By Padraic Halpin
DUBLIN (Reuters) - Protesters calling for a repeal of Ireland's strict abortion laws brought traffic in Dublin's city center to a standstill as supporters across the country were encouraged to strike, skip lectures and march on their lunch break on Wednesday.
Rules on terminating a pregnancy in once stridently Catholic Ireland are among the world's most restrictive and thousands of Irish women travel abroad, mostly to England, for abortions each year. A referendum on widening access could be held if a citizens' assembly set up by the government recommends it in a decision expected next month.
Some 2,000 activists seeking the abolition of the eighth amendment of the constitution, which enshrines an equal right to life of the mother and her unborn child, blocked Dublin's O'Connell bridge on the main thoroughfare of the capital.

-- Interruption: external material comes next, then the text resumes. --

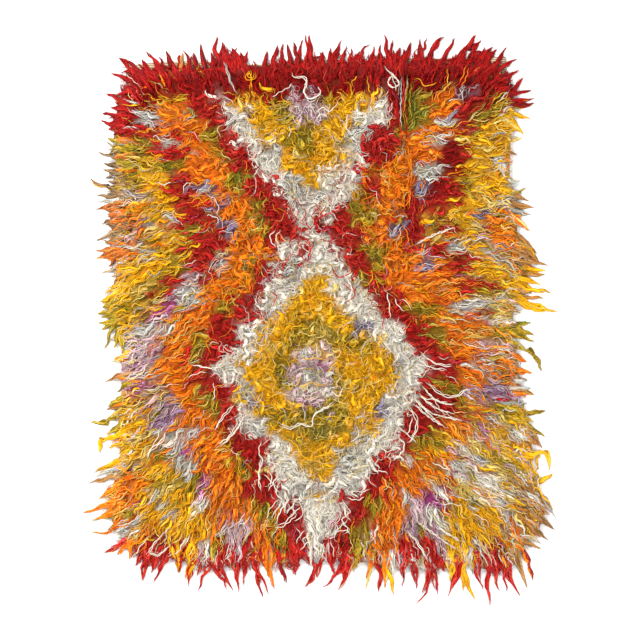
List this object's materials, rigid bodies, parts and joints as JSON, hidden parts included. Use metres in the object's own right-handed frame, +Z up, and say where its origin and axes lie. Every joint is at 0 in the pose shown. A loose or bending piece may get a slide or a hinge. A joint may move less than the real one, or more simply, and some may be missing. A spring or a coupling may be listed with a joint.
{
  "type": "tulu rug",
  "caption": "Small hand-knotted tulu rug lying flat, a woven ground under a thick shaggy pile with long locks all round its rim.",
  "frame": {"origin": "on the floor under the rug's middle, in the underside of the woven ground", "axes": "+X to the right across the rug and +Y along it to the end with the broad red band, +Z up out of the pile"},
  "size_m": [1.3585, 1.6295, 0.0562],
  "materials": {
    "ground_wool": "undyed flat-woven wool, matt",
    "pile_wool": "long glossy goat-hair and wool locks, dyed red, orange, gold, olive, white and mauve"
  },
  "bodies": {
    "root": {"woven_ground": "ground_wool", "shag_pile": "pile_wool"}
  },
  "joints": []
}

Pictures on social media showed hundreds more marching in cities and university campuses around the country in protests timed to coincide with International Women's Day celebrations.
"I would like to have the right to autonomy over my own body," said Grainne O'Sullivan, a pregnant 38-year-old graphic designer who closed her studio to join the Strike 4 Repeal protest in Dublin.

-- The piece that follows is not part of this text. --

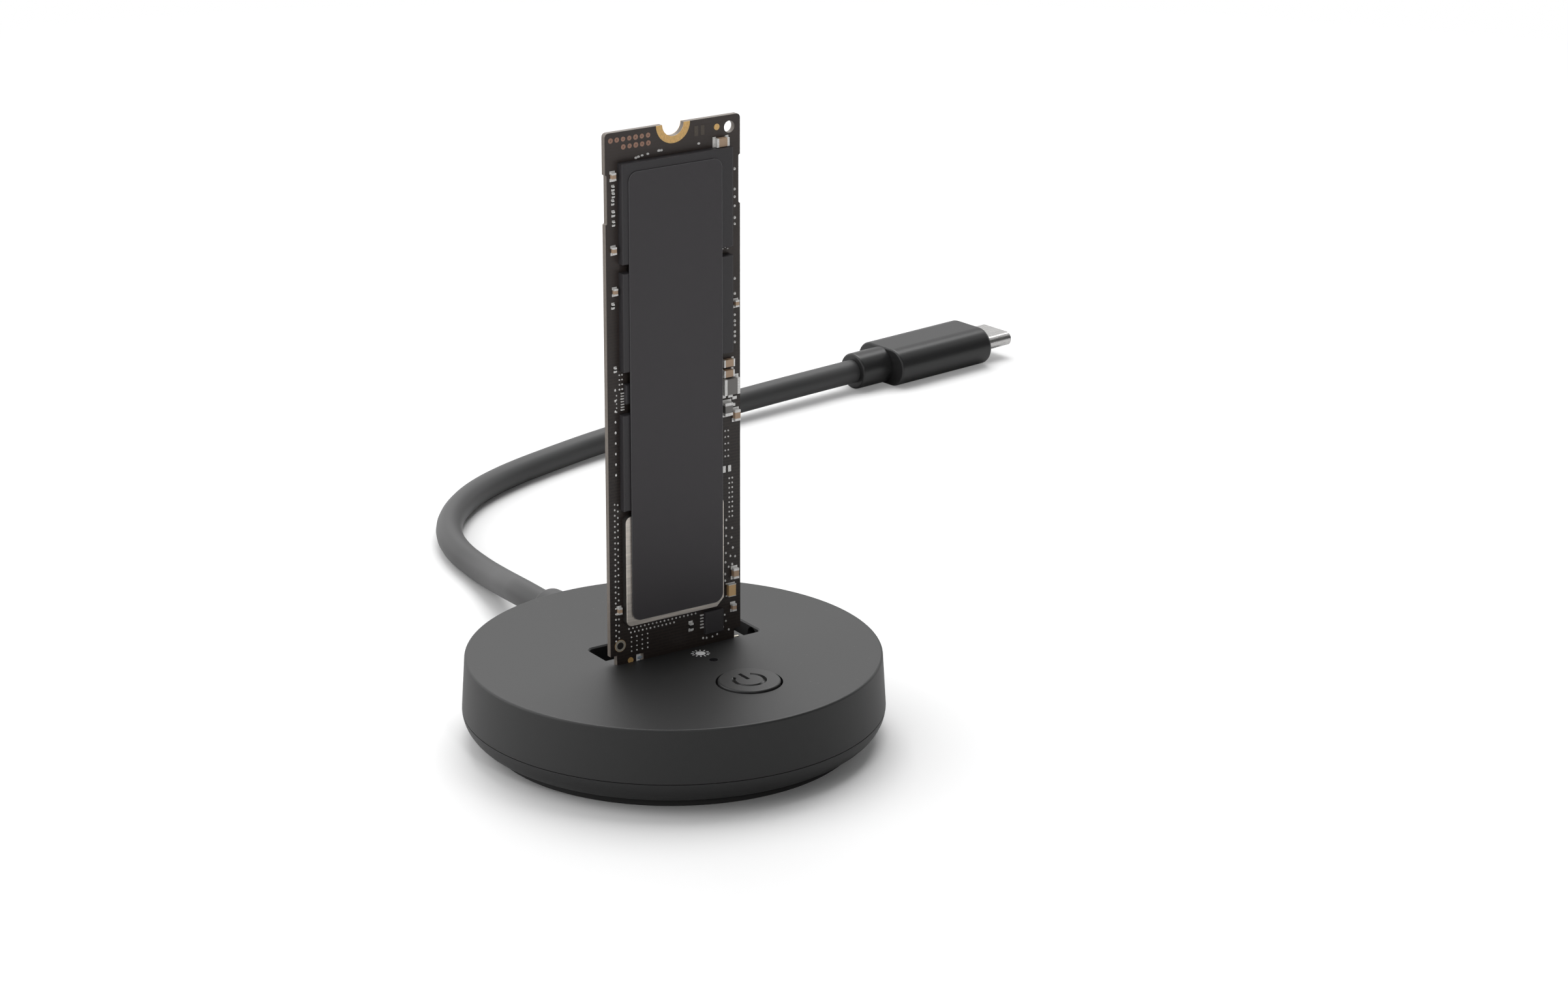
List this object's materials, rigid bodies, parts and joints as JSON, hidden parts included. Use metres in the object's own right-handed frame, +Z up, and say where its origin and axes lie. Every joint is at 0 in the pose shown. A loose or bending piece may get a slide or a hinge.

"It's a disgrace in today's age that Ireland doesn't have that, that women still have to march, have to strike to let people know that they deserve to make choices. Women in pain shouldn't have to get on an airplane to go to a different country to solve the problems in Ireland."
Cat Little, a 38-year-old animator who also took the day off work, said she wanted to have a third child without the health risk she said the constitutional amendment places her under.
More protesters, some dressed in black like many in the main march in Dublin, also gathered outside the Irish Embassy in London, photographs on social media showed.
If a referendum is recommended by the citizens' assembly -- which consists of 99 randomly selected members of the public -- a vote would then be needed in parliament to set one up, potentially paving the way for a plebiscite in 2018.
Abortion has been a divisive issue for decades in Ireland.
At present, terminations are allowed only if a mother's life is in danger, after a complete ban was lifted in 2013 following large street protests by people on both sides of the debate.
Anti-abortion supporters demand no further changes to the law, to safeguard all life.
"The reality is that this is not a strike, this is a stunt," Niamh Uí Bhriain, a spokeswoman for the Life Institute, an anti-abortion group, said in a statement.